--- START DATA EXCERPT ---

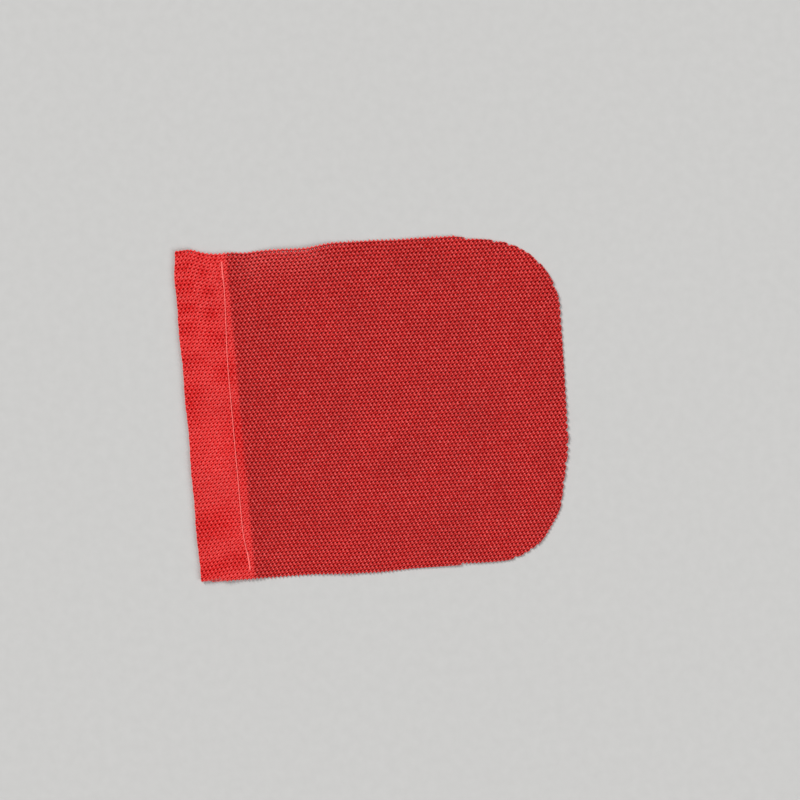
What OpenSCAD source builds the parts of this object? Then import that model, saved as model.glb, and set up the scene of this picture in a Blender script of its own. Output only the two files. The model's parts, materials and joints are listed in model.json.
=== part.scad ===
// Knitted mesh sheet with a stitched hem casing at one end and a rounded free end.
// It lies flat: +X runs from the hem to the rounded end, +Y across the sheet, +Z up.
// The origin is on the underside, below the middle of the casing's tunnel.

/* [Sheet] */
// Length from the hem's fold edge to the rounded end
sheet_len = 248; // [225:1:270]
// Width between the long sides of the panel
panel_w = 213; // [195:1:230]
// Width where the seam draws the mesh in
seam_w = 209.6; // [190:0.2:230]
// Width along the hem's fold edge, where the mesh flares out
fold_edge_w = 216; // [190:1:235]
// Thickness of the knitted mesh
sheet_t = 0.8; // [0.6:0.1:1.2]

/* [Rounded end] */
// Radius of the corner on the +Y side
plus_corner_r = 48; // [30:1:55]
// Radius of the corner on the -Y side
minus_corner_r = 47; // [30:1:55]
// How far the +Y side draws in before its corner
plus_draw_in = 13; // [4:1:16]
// How much further in the corner on the -Y side is set
end_lean = 19; // [4:1:22]

/* [Hem casing] */
// Width of the casing, from the fold edge to the seam
hem_w = 31; // [27:1:36]
// Width of the turned-back edge beyond the seam
seam_allowance = 5; // [3:0.5:7]
// Height of the tunnel, which stands slightly open
tunnel_h = 5.4; // [1:0.2:8]

/* [Thread] */
// Diameter of the sewing thread
thread_d = 0.5; // [0.3:0.05:0.5]
// Length of one stitch
stitch_len = 3; // [2.5:0.25:4]
// Number of stitches in the seam
stitch_count = 67; // [40:1:68]
// Number of stitches sewn back over at each end
backtack_count = 4; // [2:1:8]

/* [Folding] */
// Distance from the turned-back edge to the hem's fold line
hem_fold_offset = 6; // [5:0.5:10]
// Half angle of the tapered edges that meet at the hem's fold line
hem_taper_angle = 10; // [8:1:20]
// Half angle of the tapered edges that meet at the panel's fold lines
panel_taper_angle = 45; // [30:1:50]
// Gap left between two zones at a fold line
fold_gap = 0.1; // [0.05:0.05:0.3]

/* [Hidden] */

mesh_red = "#d2352f";
thread_pink = "#f77e76";

zone_count = 4;
allowance_edge = hem_w + seam_allowance;
hem_fold = allowance_edge + hem_fold_offset;
zone_len = (sheet_len - hem_fold) / zone_count;
skew = 3.4;             // how far the net's skew shifts the panel towards -Y
plus_turn = 0.72;       // share of the length at which the +Y side turns inwards
minus_turn = 0.42;      // share of the length at which the -Y side reaches its full width
end_turn = 0.36;        // share of the half width at which the rounded end starts to lean
corner_overreach = 0.9; // the +Y corner's tangents meet this far past the sheet's length
side_r = 60;            // radius of the slight turns along the sides
end_r = 100;            // radius of the slight turn in the rounded end
beyond = 20;            // how far a cutting shape runs past what it cuts
arc_steps = 14;         // straight steps in one rounded corner
hump_steps = 16;        // straight steps across the tunnel's roof
hump_power = 4;         // a higher power gives a flatter roof
tunnel_end_gap = 1.2;   // distance from the tunnel's edges to the fold and to the seam

thread_r = thread_d / 2;
thread_sides = 6;
thread_play = 0.03;                    // gap between the thread and the mesh around it
thread_proud = 0.2;                    // how far the needle thread stands above the mesh
tack_offset = thread_d + 0.15;         // sideways step from the seam to its back-tack
stitch_dip = 0.6;                      // distance from a needle hole in which the thread dives
needle_slot = [thread_d + 0.1, 1.3];   // a needle hole, across and along the seam
seam_start = stitch_len * stitch_count / 2 - 0.8;
needle_top = 2 * sheet_t + thread_proud - thread_r;
needle_low = sheet_t + thread_r + thread_play + 0.05;
bobbin_low = thread_r + thread_play;
bobbin_high = sheet_t - thread_r - thread_play - 0.05;

// Every length along the sheet is measured from the fold edge; this moves it to the row's origin.
module from_origin() {
    translate([-hem_w / 2, 0, 0]) children();
}

function unit(v) = v / norm(v);
function turn_of(before, corner, after) = acos(unit(corner - before) * unit(after - corner));

// Points of the arc with radius r that rounds one corner.
function rounded_corner(before, corner, after, r) =
    let(turn = turn_of(before, corner, after),
        tangent = r * tan(turn / 2),
        start = corner + tangent * unit(before - corner),
        end = corner + tangent * unit(after - corner),
        middle = corner + r / cos(turn / 2) * unit((start + end) / 2 - corner))
    r == 0 ? [corner]
           : [for (i = [0:arc_steps])
                  let(across = start + (end - start) * (1 - cos(180 * i / arc_steps)) / 2)
                  middle + r * unit(across - middle)];

// Corners of the sheet: a point and the radius that rounds it.
function sheet_corners() =
    let(plus_side = panel_w / 2 - skew, minus_side = -panel_w / 2 - skew)
    [
        [[0, (fold_edge_w + skew) / 2], 0],
        [[allowance_edge, seam_w / 2], side_r],
        [[sheet_len * plus_turn, plus_side], side_r],
        [[sheet_len + corner_overreach, plus_side - plus_draw_in], plus_corner_r],
        [[sheet_len - end_lean / 8, minus_side * end_turn], end_r],
        [[sheet_len - end_lean, minus_side], minus_corner_r],
        [[sheet_len * minus_turn, minus_side + skew / 3], side_r],
        [[allowance_edge, -seam_w / 2], side_r],
        [[0, (skew - fold_edge_w) / 2], 0],
    ];

module sheet_outline() {
    corners = sheet_corners();
    count = len(corners);
    polygon([for (i = [0:count - 1])
                 each rounded_corner(corners[(i + count - 1) % count][0], corners[i][0],
                                     corners[(i + 1) % count][0], corners[i][1])]);
}

// Runs a side view, drawn in X and Z, across the whole sheet and trims it to the sheet's outline.
module across_sheet() {
    intersection() {
        translate([0, fold_edge_w / 2 + beyond, 0])
            rotate([90, 0, 0]) linear_extrude(fold_edge_w + 2 * beyond) children();
        translate([0, 0, -beyond]) linear_extrude(2 * beyond + tunnel_h) sheet_outline();
    }
}

// Length of a zone's tapered edge for the given half angle.
function taper(angle) = sheet_t / 2 / tan(angle);

// Side view of one flat zone, pointed along the fold lines at both ends.
module zone_section(start, end, start_taper, end_taper) {
    polygon([
        [start + fold_gap / 2, sheet_t / 2],
        [start + start_taper, sheet_t],
        [end - end_taper, sheet_t],
        [end - fold_gap / 2, sheet_t / 2],
        [end - end_taper, 0],
        [start + start_taper, 0],
    ]);
}

// One zone of the panel, counted from the hem's fold line.
module panel_zone(index) {
    start = hem_fold + index * zone_len;
    last = index == zone_count - 1;
    color(mesh_red)
        from_origin()
            across_sheet()
                zone_section(start, last ? sheet_len + beyond : start + zone_len,
                             taper(index == 0 ? hem_taper_angle : panel_taper_angle),
                             taper(panel_taper_angle));
}

// Height of the tunnel's roof above its floor, at a share of the way across it.
function roof(share) = tunnel_h * (1 - pow(abs(2 * share - 1), hump_power));
function tunnel_x(share) = tunnel_end_gap + share * (hem_w - 2 * tunnel_end_gap);

module tunnel_section() {
    polygon([for (i = [0:hump_steps])
                 let(share = i / hump_steps)
                 [tunnel_x(share), sheet_t + roof(share)]]);
}

// Side view of the hem: back wall, fold, front wall and turned-back edge in one piece of mesh.
module hem_section() {
    difference() {
        polygon([
            for (angle = [270:-30:90]) [sheet_t + sheet_t * cos(angle), sheet_t + sheet_t * sin(angle)],
            for (i = [0:hump_steps])
                let(share = i / hump_steps)
                [tunnel_x(share), 2 * sheet_t + roof(share)],
            [allowance_edge, 2 * sheet_t],
            [hem_fold - taper(hem_taper_angle), sheet_t],
            [hem_fold - fold_gap / 2, sheet_t / 2],
            [hem_fold - taper(hem_taper_angle), 0],
            [allowance_edge, sheet_t * 0.9],
            [allowance_edge, 0],
        ]);
        tunnel_section();
    }
}

function seam_end() = seam_start - stitch_len * stitch_count;

// The places of the stitches: [distance from the fold edge, first needle hole, number of stitches].
function stitch_rows() = [
    [hem_w, seam_end(), stitch_count],
    [hem_w + tack_offset, seam_end(), backtack_count],
    [hem_w + tack_offset, seam_start - stitch_len * backtack_count, backtack_count],
];

// Grooves that the thread sinks into, and the needle holes between them.
module stitch_cuts() {
    for (row = stitch_rows()) {
        run = row[2] * stitch_len + needle_slot[1];
        groove_floor = needle_top - thread_r - thread_play;
        groove_roof = bobbin_low + thread_r + thread_play;
        translate([row[0] - needle_slot[0] / 2, row[1] - needle_slot[1] / 2, 0]) {
            translate([0, 0, groove_floor]) cube([needle_slot[0], run, sheet_t]);
            translate([0, 0, -sheet_t]) cube([needle_slot[0], run, sheet_t + groove_roof]);
            for (i = [0:row[2]])
                translate([0, i * stitch_len, -sheet_t])
                    cube([needle_slot[0], needle_slot[1], 4 * sheet_t]);
        }
    }
}

module hem_casing() {
    color(mesh_red)
        from_origin()
            difference() {
                across_sheet() hem_section();
                stitch_cuts();
            }
}

// One row of stitches as a thread: it lies at height `lie` and goes to height `dive` at each needle hole.
module stitch_thread(row, lie, dive) {
    stations = [
        for (i = [0:row[2] - 1])
            for (step = [[0, dive], [stitch_dip / 2, (lie + dive) / 2], [stitch_dip, lie],
                         [stitch_len - stitch_dip, lie], [stitch_len - stitch_dip / 2, (lie + dive) / 2]])
                [row[1] + i * stitch_len + step[0], step[1]],
        [row[1] + row[2] * stitch_len, dive],
    ];
    last = len(stations) - 1;
    points = [
        for (station = stations)
            for (side = [0:thread_sides - 1])
                let(angle = 360 * side / thread_sides)
                [row[0] + thread_r * cos(angle), station[0], station[1] + thread_r * sin(angle)]
    ];
    walls = [
        for (k = [0:last - 1])
            for (side = [0:thread_sides - 1])
                let(next = (side + 1) % thread_sides, a = k * thread_sides, b = a + thread_sides)
                [a + side, b + side, b + next, a + next]
    ];
    first_cap = [for (side = [0:thread_sides - 1]) side];
    last_cap = [for (side = [thread_sides - 1:-1:0]) last * thread_sides + side];
    polyhedron(points, concat(walls, [first_cap], [last_cap]));
}

module needle_thread() {
    color(thread_pink)
        from_origin()
            for (row = stitch_rows()) stitch_thread(row, needle_top, needle_low);
}

module bobbin_thread() {
    color(thread_pink)
        from_origin()
            for (row = stitch_rows()) stitch_thread(row, bobbin_low, bobbin_high);
}

hem_casing();
panel_zone(0);  // panel_inner
panel_zone(1);  // panel_middle
panel_zone(2);  // panel_outer
panel_zone(3);  // rounded_end
needle_thread();
bobbin_thread();
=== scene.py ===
"""Visual model of the mesh sheet: a knitted net with real holes, a lockstitched casing, and a studio.

Lengths are millimetres in the row frame until a mesh is written; names that end in _M are metres. The
fabric is laid out flat first: u runs along the sheet from the hem's fold (negative on the turned-back wall)
and v runs across it.
"""
import json
import math

import bpy
import numpy as np
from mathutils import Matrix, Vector

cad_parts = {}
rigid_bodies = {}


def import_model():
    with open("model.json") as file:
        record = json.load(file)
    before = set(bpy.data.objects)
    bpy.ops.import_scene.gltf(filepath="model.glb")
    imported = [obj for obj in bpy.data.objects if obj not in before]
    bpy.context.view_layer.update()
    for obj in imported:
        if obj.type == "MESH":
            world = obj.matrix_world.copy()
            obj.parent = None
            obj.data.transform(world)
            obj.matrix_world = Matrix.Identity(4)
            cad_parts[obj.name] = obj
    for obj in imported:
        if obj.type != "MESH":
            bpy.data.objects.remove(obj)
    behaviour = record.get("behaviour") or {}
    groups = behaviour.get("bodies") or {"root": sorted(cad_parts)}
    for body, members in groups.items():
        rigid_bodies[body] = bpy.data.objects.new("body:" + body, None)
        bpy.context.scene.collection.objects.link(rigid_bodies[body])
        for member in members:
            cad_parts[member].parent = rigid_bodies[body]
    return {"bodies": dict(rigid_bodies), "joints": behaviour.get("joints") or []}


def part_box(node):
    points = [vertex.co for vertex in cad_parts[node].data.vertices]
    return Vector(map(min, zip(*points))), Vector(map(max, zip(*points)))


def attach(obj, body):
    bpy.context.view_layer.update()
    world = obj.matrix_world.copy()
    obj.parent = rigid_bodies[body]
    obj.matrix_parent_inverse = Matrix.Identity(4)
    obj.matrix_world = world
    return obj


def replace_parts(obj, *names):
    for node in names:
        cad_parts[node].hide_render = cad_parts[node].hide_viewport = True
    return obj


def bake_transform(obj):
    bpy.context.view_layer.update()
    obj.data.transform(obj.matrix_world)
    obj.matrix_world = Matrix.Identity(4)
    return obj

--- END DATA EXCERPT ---

Starting at the line that holds "hem_casing();", copy each line exactly and stop after the line that holds "zip(*points))), Vector(map(max, zip(*points)))".

OUTPUT OF THE TASK:
hem_casing();
panel_zone(0);  // panel_inner
panel_zone(1);  // panel_middle
panel_zone(2);  // panel_outer
panel_zone(3);  // rounded_end
needle_thread();
bobbin_thread();
=== scene.py ===
"""Visual model of the mesh sheet: a knitted net with real holes, a lockstitched casing, and a studio.

Lengths are millimetres in the row frame until a mesh is written; names that end in _M are metres. The
fabric is laid out flat first: u runs along the sheet from the hem's fold (negative on the turned-back wall)
and v runs across it.
"""
import json
import math

import bpy
import numpy as np
from mathutils import Matrix, Vector

cad_parts = {}
rigid_bodies = {}


def import_model():
    with open("model.json") as file:
        record = json.load(file)
    before = set(bpy.data.objects)
    bpy.ops.import_scene.gltf(filepath="model.glb")
    imported = [obj for obj in bpy.data.objects if obj not in before]
    bpy.context.view_layer.update()
    for obj in imported:
        if obj.type == "MESH":
            world = obj.matrix_world.copy()
            obj.parent = None
            obj.data.transform(world)
            obj.matrix_world = Matrix.Identity(4)
            cad_parts[obj.name] = obj
    for obj in imported:
        if obj.type != "MESH":
            bpy.data.objects.remove(obj)
    behaviour = record.get("behaviour") or {}
    groups = behaviour.get("bodies") or {"root": sorted(cad_parts)}
    for body, members in groups.items():
        rigid_bodies[body] = bpy.data.objects.new("body:" + body, None)
        bpy.context.scene.collection.objects.link(rigid_bodies[body])
        for member in members:
            cad_parts[member].parent = rigid_bodies[body]
    return {"bodies": dict(rigid_bodies), "joints": behaviour.get("joints") or []}


def part_box(node):
    points = [vertex.co for vertex in cad_parts[node].data.vertices]
    return Vector(map(min, zip(*points))), Vector(map(max, zip(*points)))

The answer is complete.